Il exprime également ses préoccupations quant aux conséquences globales de cette guerre commerciale. Selon lui, le ralentissement du commerce mondial pourrait entraîner des pertes d'emplois et une baisse du pouvoir d'achat des populations. En Afrique, il y voit un éventuel risque d'afflux de marchandises étrangères vers les pays les plus exposés, ce qui pourrait étouffer l'industrie locale.
« Nous sommes à un tournant de l’histoire … »
C’est pourquoi, soulignant l'importance du rôle de l'Organisation mondiale du commerce (OMC) et de la Conférence des Nations unies sur le commerce et le développement (CNUCED) dans la résolution de ces conflits, il souhaite un retour aux règles multilatérales pour désamorcer les tensions commerciales.

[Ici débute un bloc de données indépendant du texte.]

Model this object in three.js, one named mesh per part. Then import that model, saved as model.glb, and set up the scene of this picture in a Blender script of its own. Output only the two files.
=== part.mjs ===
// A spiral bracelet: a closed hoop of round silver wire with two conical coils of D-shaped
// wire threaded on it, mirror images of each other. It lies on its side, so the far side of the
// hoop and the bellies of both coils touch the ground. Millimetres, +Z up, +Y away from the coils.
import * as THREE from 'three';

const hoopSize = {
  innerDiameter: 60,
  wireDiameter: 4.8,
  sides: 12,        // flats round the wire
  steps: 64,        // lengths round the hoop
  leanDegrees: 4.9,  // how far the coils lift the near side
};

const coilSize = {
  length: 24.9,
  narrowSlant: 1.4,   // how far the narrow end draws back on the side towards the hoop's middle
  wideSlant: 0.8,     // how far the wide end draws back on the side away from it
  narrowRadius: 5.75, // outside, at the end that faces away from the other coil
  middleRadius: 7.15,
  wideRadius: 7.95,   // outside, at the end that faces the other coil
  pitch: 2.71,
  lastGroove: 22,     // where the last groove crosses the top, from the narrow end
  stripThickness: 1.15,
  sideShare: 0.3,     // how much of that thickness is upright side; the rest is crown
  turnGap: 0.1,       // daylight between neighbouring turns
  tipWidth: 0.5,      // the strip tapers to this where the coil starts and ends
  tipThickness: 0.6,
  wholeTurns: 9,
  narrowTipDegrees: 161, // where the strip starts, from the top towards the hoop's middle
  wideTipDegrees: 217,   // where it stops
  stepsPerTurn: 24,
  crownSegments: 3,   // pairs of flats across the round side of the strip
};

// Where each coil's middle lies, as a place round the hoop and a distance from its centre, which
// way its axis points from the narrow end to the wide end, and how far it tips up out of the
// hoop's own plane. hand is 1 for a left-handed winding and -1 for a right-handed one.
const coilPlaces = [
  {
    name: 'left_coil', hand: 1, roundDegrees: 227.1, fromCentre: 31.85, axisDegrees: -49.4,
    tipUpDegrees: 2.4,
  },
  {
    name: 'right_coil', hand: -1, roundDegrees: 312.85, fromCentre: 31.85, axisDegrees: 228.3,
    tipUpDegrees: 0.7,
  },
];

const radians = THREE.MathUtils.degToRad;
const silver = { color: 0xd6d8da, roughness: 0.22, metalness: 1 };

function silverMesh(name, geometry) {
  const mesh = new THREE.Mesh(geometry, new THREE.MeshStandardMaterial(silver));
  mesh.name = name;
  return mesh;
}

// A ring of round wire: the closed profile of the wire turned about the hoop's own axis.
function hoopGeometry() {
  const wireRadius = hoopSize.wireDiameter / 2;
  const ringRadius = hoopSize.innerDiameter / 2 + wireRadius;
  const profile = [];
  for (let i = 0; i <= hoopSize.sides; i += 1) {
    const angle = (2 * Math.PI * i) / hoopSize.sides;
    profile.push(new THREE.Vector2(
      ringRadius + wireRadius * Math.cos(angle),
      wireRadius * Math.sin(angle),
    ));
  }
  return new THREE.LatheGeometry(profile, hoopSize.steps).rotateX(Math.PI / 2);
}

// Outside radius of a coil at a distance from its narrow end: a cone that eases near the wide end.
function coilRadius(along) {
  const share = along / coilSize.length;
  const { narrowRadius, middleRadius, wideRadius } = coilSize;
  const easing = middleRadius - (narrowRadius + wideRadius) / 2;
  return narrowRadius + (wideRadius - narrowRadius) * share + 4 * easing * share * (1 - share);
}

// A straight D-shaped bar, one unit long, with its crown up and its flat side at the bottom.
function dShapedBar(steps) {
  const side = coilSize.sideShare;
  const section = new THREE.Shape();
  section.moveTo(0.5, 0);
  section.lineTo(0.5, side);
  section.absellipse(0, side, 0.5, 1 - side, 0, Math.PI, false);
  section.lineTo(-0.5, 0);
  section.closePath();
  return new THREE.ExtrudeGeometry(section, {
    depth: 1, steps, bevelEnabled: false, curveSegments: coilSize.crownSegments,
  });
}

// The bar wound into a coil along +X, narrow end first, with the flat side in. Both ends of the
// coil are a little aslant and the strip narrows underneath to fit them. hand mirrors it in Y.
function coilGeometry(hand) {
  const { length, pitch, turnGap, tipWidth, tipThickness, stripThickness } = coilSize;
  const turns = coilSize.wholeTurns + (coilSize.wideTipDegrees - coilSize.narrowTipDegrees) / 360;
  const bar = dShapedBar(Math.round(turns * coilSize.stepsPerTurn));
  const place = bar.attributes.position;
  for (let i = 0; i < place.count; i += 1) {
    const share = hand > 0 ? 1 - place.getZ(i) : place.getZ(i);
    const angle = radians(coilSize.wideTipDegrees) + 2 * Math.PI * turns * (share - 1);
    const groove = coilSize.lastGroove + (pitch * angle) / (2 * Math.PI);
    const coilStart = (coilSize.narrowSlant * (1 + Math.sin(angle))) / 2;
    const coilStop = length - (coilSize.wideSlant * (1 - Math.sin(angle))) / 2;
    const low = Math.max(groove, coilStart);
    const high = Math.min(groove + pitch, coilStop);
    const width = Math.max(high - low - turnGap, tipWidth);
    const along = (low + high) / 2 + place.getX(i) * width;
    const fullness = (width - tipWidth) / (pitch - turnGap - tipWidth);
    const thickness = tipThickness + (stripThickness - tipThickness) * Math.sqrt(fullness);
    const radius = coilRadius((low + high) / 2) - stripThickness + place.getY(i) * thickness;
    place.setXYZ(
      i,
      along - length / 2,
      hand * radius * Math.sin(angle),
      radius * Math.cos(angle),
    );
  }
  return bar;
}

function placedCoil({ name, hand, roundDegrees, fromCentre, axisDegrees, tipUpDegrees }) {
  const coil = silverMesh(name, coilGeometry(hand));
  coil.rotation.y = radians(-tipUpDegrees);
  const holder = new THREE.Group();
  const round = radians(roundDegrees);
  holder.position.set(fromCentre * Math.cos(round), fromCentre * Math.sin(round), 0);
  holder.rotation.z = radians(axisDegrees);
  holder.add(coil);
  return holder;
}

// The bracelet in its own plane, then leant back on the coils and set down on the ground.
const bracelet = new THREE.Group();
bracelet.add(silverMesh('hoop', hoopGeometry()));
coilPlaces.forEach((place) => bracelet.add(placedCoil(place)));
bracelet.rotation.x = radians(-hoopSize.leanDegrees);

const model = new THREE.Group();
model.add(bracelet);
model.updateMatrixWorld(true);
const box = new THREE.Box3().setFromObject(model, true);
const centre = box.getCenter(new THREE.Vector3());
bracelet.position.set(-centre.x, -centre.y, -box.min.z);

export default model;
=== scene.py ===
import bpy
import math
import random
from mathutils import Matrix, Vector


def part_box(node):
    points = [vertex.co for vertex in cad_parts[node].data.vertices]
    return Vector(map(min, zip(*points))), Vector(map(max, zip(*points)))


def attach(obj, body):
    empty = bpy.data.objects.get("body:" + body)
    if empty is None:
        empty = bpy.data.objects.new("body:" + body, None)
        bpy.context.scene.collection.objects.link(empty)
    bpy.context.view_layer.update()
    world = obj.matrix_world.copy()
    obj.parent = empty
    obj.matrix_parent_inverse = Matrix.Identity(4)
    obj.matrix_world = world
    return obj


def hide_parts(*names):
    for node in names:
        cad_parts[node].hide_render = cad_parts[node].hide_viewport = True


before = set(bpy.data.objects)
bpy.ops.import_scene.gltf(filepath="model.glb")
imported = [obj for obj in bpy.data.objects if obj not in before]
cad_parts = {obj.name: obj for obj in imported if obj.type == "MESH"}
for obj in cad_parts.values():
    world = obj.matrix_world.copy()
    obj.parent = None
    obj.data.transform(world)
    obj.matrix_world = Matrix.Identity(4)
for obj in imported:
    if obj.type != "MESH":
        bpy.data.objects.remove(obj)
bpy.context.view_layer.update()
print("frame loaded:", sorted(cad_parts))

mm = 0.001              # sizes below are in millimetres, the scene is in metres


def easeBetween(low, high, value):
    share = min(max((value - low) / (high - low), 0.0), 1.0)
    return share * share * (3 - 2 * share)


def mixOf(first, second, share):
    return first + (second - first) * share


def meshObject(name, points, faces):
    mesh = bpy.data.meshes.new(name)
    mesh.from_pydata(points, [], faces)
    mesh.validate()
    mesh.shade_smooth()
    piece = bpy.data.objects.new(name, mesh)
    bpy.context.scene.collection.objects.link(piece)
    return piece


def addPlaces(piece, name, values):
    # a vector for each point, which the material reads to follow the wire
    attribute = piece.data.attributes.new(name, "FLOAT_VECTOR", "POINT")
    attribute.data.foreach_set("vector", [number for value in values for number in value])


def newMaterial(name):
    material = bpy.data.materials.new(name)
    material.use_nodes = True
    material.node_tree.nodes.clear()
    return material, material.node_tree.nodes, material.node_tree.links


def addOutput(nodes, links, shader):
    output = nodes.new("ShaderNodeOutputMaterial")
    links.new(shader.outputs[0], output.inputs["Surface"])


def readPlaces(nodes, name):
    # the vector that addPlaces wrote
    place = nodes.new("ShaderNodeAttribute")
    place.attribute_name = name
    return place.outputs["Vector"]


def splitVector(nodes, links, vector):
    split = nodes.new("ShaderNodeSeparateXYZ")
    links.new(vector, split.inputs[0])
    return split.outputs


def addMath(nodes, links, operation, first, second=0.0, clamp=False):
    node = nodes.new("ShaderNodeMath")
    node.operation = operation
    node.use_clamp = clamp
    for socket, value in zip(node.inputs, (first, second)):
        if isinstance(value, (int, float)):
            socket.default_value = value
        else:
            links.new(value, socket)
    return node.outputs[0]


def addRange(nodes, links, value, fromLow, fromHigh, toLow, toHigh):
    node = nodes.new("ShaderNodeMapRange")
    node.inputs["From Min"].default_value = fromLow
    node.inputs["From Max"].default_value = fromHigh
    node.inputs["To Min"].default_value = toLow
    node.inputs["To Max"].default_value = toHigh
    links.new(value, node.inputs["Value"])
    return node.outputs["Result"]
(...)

Car, dira-t-il, dans tous les cas, personne ne sera à l’abris des conséquences d’un retour brutal au passé, c’est-à-dire un monde sans règles.
In fine, analysant la décision du président américain de suspendre l’application des tarifs sauf à l’égard de la Chine, l’enseignant-chercheur y voit une volteface qui montre que Donald Trump « n’est pas très sûr de sa stratégie et qu’elle est risquée ». En cela, la très mauvaise réaction des marchés américains à la suite de l’annonce des tarifs et l’intention affichée des autres pays de réagir, en appliquant des contre-mesures ont pesé dans la balance pour cette suspension provisoire, estime-t-il. En tout état de cause, argumente-t-il, les tarifs douaniers n’ont qu’un effet temporaire, puisque les gens finissent par s’adapter avec le temps ; soit en les contournant ou en les absorbant, soit en prospectant d’autres marchés.

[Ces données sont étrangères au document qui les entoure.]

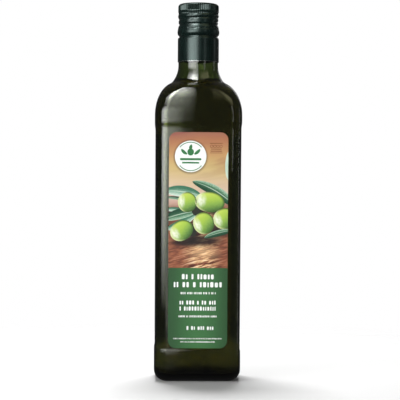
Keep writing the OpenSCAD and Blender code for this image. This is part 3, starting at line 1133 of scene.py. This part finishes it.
def makeFloor():
    deselectAll()
    bpy.ops.mesh.primitive_circle_add(vertices=128, radius=floorShape["radius"], fill_type="NGON",
                                      location=(0, 0, -floorShape["down"]))
    floor = bpy.context.object
    floor.name = "floor"
    mat, tree, shader = newMaterial("paleFloor")
    x, y, _ = axes(tree, coords(tree))
    shader.inputs["Base Color"].default_value = floorShape["colour"]
    shader.inputs["Roughness"].default_value = 0.9
    shader.inputs["Specular IOR Level"].default_value = 0.1
    fade = spread(tree, distance(tree, x, y), floorShape["solidTo"], floorShape["goneBy"], 1.0, 0.0)
    wire(tree, fade, shader.inputs["Alpha"])
    floor.data.materials.append(mat)
    floor.visible_glossy = False


def makeWorld():
    world = bpy.data.worlds.new("surroundings")
    scene.world = world
    world.use_nodes = True
    tree = world.node_tree
    back = tree.nodes["Background"]
    path = tree.nodes.new("ShaderNodeLightPath")
    tone = 0.0
    for kind, amount in worldShares.items():
        tone = calc(tree, "MAXIMUM", tone, calc(tree, "MULTIPLY", path.outputs[kind], amount))
    wire(tree, tone, back.inputs["Strength"])
    back.inputs["Color"].default_value = (1, 1, 1, 1)


softboxes = {
    # place, point aimed at, width, height, power, mirrored in the bottle, shines on what is dull
    "keyLight": ((-0.49, -0.65, 0.31), (0, 0, 0.31), 0.86, 0.62, 15.9, True, True),
    "upperLight": ((-0.298, -0.51, 0.63), (-0.298, 0, 0.12), 0.62, 1.2, 56.0, True, False),
    "frontLight": ((-0.3, -1.5, 0.25), (-0.3, 0, 0.25), 0.54, 1.2, 7.0, True, False),
    "overLight": ((0.35, -0.51, 0.63), (0.35, 0, 0.12), 0.6, 1.1, 2.6, True, False),
    "rimLight": ((0.5, 1.1, 0.62), (0, 0, 0.2), 0.5, 0.4, 0.35, True, False),
    "rightLight": ((0.52, -0.7, 0.42), (0, 0, 0.3), 0.14, 0.5, 0.25, True, False),
    "sideLight": ((0.88, 0.2, 0.25), (0, 0, 0.2), 0.1, 0.6, 0.2, True, True),
    "fillLight": ((0.0, -1.7, 0.5), (0, 0, 0.1), 0.5, 0.5, 4.8, False, True),
    "topLight": ((-0.05, 0.42, 1.15), (0, 0, 0), 0.45, 0.45, 26.0, False, True),
}
tints = {"overLight": (1.0, 0.93, 0.58)}
falloffs = {
    # how a softbox fades towards its edges: across and up, as (place, brightness) pairs
    "keyLight": ([(0.0, 0.0), (0.25, 0.85), (0.5, 1.0), (0.8, 0.6), (1.0, 0.1)],
                 [(0.0, 0.0), (0.15, 0.5), (0.3, 0.95), (0.7, 0.95), (1.0, 0.2)]),
    "upperLight": ([(0.0, 0.1), (0.35, 0.3), (0.65, 1.0), (0.92, 0.5), (1.0, 0.0)],
                   [(0.0, 0.05), (0.3, 0.13), (0.55, 0.3), (0.75, 1.0), (0.92, 1.0), (1.0, 0.0)]),
    "frontLight": ([(0.0, 0.3), (0.5, 0.5), (0.75, 0.9), (0.88, 0.7), (1.0, 0.0)],
                   [(0.0, 0.0), (0.2, 0.06), (0.26, 0.5), (0.38, 0.7), (0.5, 1.0), (0.8, 0.85), (1.0, 0.0)]),
    "overLight": ([(0.0, 0.3), (0.3, 1.0), (1.0, 1.0)],
                  [(0.0, 0.0), (0.45, 0.0), (0.68, 1.0), (0.88, 1.0), (1.0, 0.0)]),
}


def fadeLamp(lamp, across, up):
    lamp.data.use_nodes = True
    tree = lamp.data.node_tree
    source = tree.nodes.new("ShaderNodeTexCoord")
    place = axes(tree, source.outputs["UV"])
    parts = []
    for share, stops in ((place[0], across), (place[1], up)):
        parts.append(ramp(tree, share, [(at, (v, v, v, 1)) for at, v in stops]))
    wire(tree, calc(tree, "MULTIPLY", *parts), tree.nodes["Emission"].inputs["Strength"])


def makeLights():
    for name, (spot, aim, wide, tall, power, mirrored, shining) in softboxes.items():
        deselectAll()
        bpy.ops.object.light_add(type="AREA", location=spot)
        lamp = bpy.context.object
        lamp.name = name
        lamp.data.shape = "RECTANGLE"
        lamp.data.size = wide
        lamp.data.size_y = tall
        lamp.data.energy = power
        lamp.visible_glossy = mirrored
        lamp.visible_transmission = mirrored
        lamp.visible_diffuse = shining
        lamp.data.color = tints.get(name, (1, 1, 1))
        away = lamp.location.copy()
        away.x -= aim[0]
        away.y -= aim[1]
        away.z -= aim[2]
        lamp.rotation_euler = away.to_track_quat("Z", "Y").to_euler()
        if name in falloffs:
            fadeLamp(lamp, *falloffs[name])


makeFloor()
makeWorld()
makeLights()
print("stage: floor and light")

Le moins que l’on puisse dire est que cette guerre commerciale entre puissances économiques pourrait contribuer à écrire une nouvelle page de l’histoire du commerce mondial. « Nous sommes à un tournant de l’histoire. Certains pensent que c’est la fin du monde post-Seconde guerre mondiale avec toutes les instances multilatérales mises en place pour encadrer le comportement des Etats. D’autres pensent plutôt qu’il s’agit d’une crise. J’espère qu’il s’agit plutôt d’une crise et que les uns et les autres reviendront à de meilleurs sentiments », conclut l’enseignant-chercheur.